Happily, many flies that are called “emergers” are designed vaguely enough to be suitable imitations of both transitioning nymphs/adults and cripples. The BWO Quigley Cripple meets that test. The Quigley Cripple is as old as dirt. I have used QCs successfully for trout, bass and other panfish, and for steelhead on the lower Yuba River. It’s a natural for an emergent BWO.


Tying instructions:


1.     Smash the barb. Cover the back 1/3 of the hook with thread.

2.     Tie in the trailing shuck. It should be somewhat sparse, and the length of the hook shank.

3.     Tie in the gray thread (ribbing material) at the same point, and push it to the rear and out of the way for now.

4.     Dub a very sparse, tapered abdomen, stopping at about 1/3 of the shank length behind the eye of the hook.

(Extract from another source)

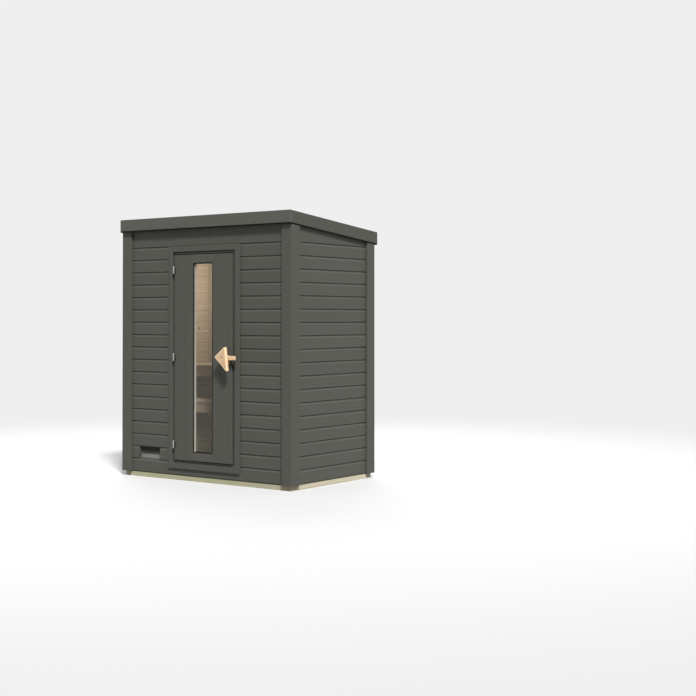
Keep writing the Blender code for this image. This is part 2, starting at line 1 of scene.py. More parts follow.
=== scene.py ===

5.     Rib the abdomen with several turns of the gray thread. Hint—wrap the ribbing in the opposite direction that you wrapped the dubbing; it will tend not to sink into the body.

6.     Cut a small bunch of the elk hair and even the tips in your stacker. Measure the tips to equal the length of the shank, and tie the hair in directly on top of the hook at the point where the body ends. The tips of the hair will be pointing out over the hook eye. Pull them up and take several winds at the front base of the hair so that the hair protrudes forward at a 45-degree angle to the hook. Trim the butts of the hair so that you leave an amount equal to the middle third of the hook. This is designed to mimic the remaining wing case.

7.     Tie in a hackle dry fly style just behind the wing. Make 5 or 6 winds and tie it off there.

8.     Move the thread to the front of the wing and form a nice small head. Whip finish and trim the thread.